ADVANCEコラム

就業構造基本調査から読み取れる介護離職者の現状

長きにわたる高齢化の影響で、様々な社会問題が顕在化しています。いわゆる介護離職もその一つですが、直近の調査では離職者数が増加を示しました。関連のデータや制度とともに紹介します。


◎直近の調査で介護離職者は10.6万人

総務省が公表した「令和4年(2022年)就業構造基本調査」結果によると、国内で介護をしている人の数は628.8万人、そのうち有業者の割合は58.0%となっています。どちらの数字も増加傾向にあり、介護する人もされる人も高齢化している「老老介護」に加え、60歳以上で働く人の増加も要因として考えられます。

2022年10月時点における過去1年間の介護離職者(介護・看護のために前職を離職した人)は10.6万人、そのうち有業者は2.3万人でした。前回の2017年調査から介護離職者は0.7万人増加していますが、2007年調査との比較では3.9万人減少しているため、状況が改善したか悪化したかは引き続き推移を見守る必要があるでしょう。

◎さらなる施策の後押しが必要

上記のような介護離職者を増やさないために、介護休業制度等の利用促進につながる改正が段階的に行われています。
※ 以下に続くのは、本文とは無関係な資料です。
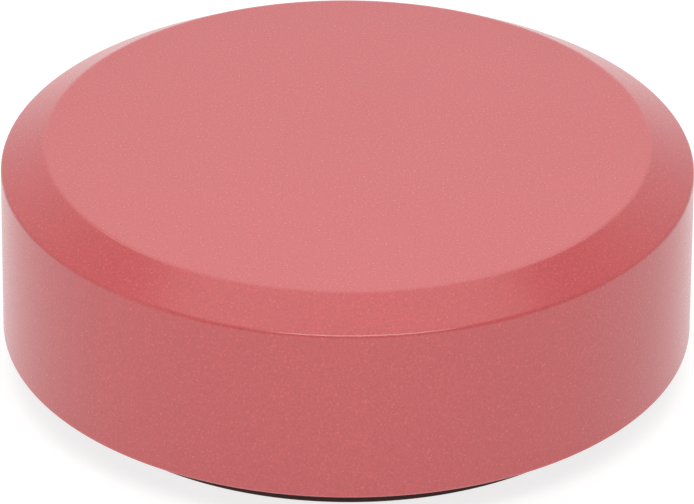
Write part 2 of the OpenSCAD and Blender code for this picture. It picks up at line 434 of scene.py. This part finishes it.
def ribs(shape, inner, floor_top, rollers):
    """The stiffening ribs on the pan's floor."""
    half, height = 1.5 * MM, shape.rib_height
    rib = bmesh.new()
    bmesh.ops.create_cube(rib, size=1)
    bmesh.ops.scale(rib, vec=(inner + LAP, 2 * half, height + LAP), verts=rib.verts)
    bmesh.ops.translate(
        rib, vec=((inner + LAP) / 2, 0, floor_top + (height - LAP) / 2), verts=rib.verts)
    places = turned(2 * len(rollers), math.atan2(rollers[0].y, rollers[0].x))
    whole = copied(rib.copy(), places[:1])
    for place in places[1:]:
        whole = joined(whole, copied(rib.copy(), [place]))
    rib.free()
    return whole


def thread(radius, bottom, top, pitch, depth):
    """Points (r, z) up the side of a threaded shank, drawn as rings."""
    turns = int((top - bottom) / pitch)
    points = []
    for i in range(turns):
        points.append((radius, bottom + (i + 0.25) * pitch))
        points.append((radius - depth, bottom + (i + 0.75) * pitch))
    return points


# ---------------------------------------------------------------- materials


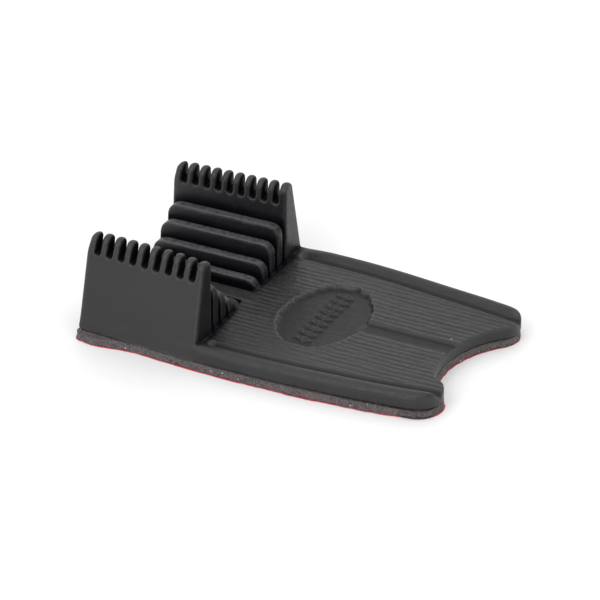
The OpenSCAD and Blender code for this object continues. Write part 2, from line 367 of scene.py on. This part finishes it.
def mesh_field(f, name, adaptivity):
    """The field's surface as a mesh whose faces look outwards, and the outward direction at each vertex."""
    grid = openvdb.FloatGrid(FAR)
    grid.copyFromArray(np.clip(f.d, -FAR, FAR))
    points, tris, quads = grid.convertToPolygons(0.0, adaptivity)
    points = points * VOXEL + f.low
    normals = f.gradient(points)
    a, b, c = (points[quads[:, n]] for n in range(3))
    outwards = np.einsum("ij,ij->i", np.cross(b - a, c - a), normals[quads[:, 0]]) > 0
    if outwards.mean() < 0.5:
        tris, quads = tris[:, ::-1], quads[:, ::-1]
    mesh = bpy.data.meshes.new(name)
    mesh.from_pydata(points * MM, [], tris.tolist() + quads.tolist())
    mesh.polygons.foreach_set("use_smooth", np.ones(len(mesh.polygons), bool))
    mesh.update()
    return mesh, normals


def add_object(mesh, name):
    o = bpy.data.objects.new(name, mesh)
    bpy.context.scene.collection.objects.link(o)
    return o


def add_value(mesh, name, values):
    mesh.attributes.new(name, "FLOAT", "POINT").data.foreach_set("value", values)


def spread(mesh, values, times):
    """Evens out a value over each vertex and its neighbours."""
    ends = np.empty(len(mesh.edges) * 2, np.int32)
    mesh.edges.foreach_get("vertices", ends)
    a, b = ends.reshape(-1, 2).T
    count = np.bincount(ends, minlength=len(values))
    for _ in range(times):
        beside = np.bincount(a, values[b], len(values)) + np.bincount(b, values[a], len(values))
        values = (values + beside / np.maximum(count, 1)) / 2
    return values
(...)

2016年8月には介護休業給付金の支給率が引き上げられ(休業開始時の賃金の40%→67%)、2017年1月には介護休業の分割取得(一要介護状態ごとに1回→3回を上限)が可能となりました。

介護が必要な家族1人につき年間5日取れる介護休暇についても、2017年1月からは半日単位、2021年1月からは時間単位での取得ができるようになっています。そのほか介護のための所定外労働の免除、介護休業等の対象家族の拡大といった措置も行われ、制度そのものの利用しやすさは向上したと言えるでしょう。

しかし直近の介護離職者数が減っていないことから、改正の効果には疑問符が残ります。特に中小企業では人手不足などを背景に、未だ介護休業や介護休暇を取りにくいケースが多いのかもしれません。また、離職しなかった人でも介護と仕事の両立で、肉体的・精神的に追い込まれてしまう状況が考えられます。

 公的介護保険制度の財源確保など解決に向けた難しい問題もありますが、当事者に寄り添った環境を整えられるよう、さらなる施策の後押しが求められています。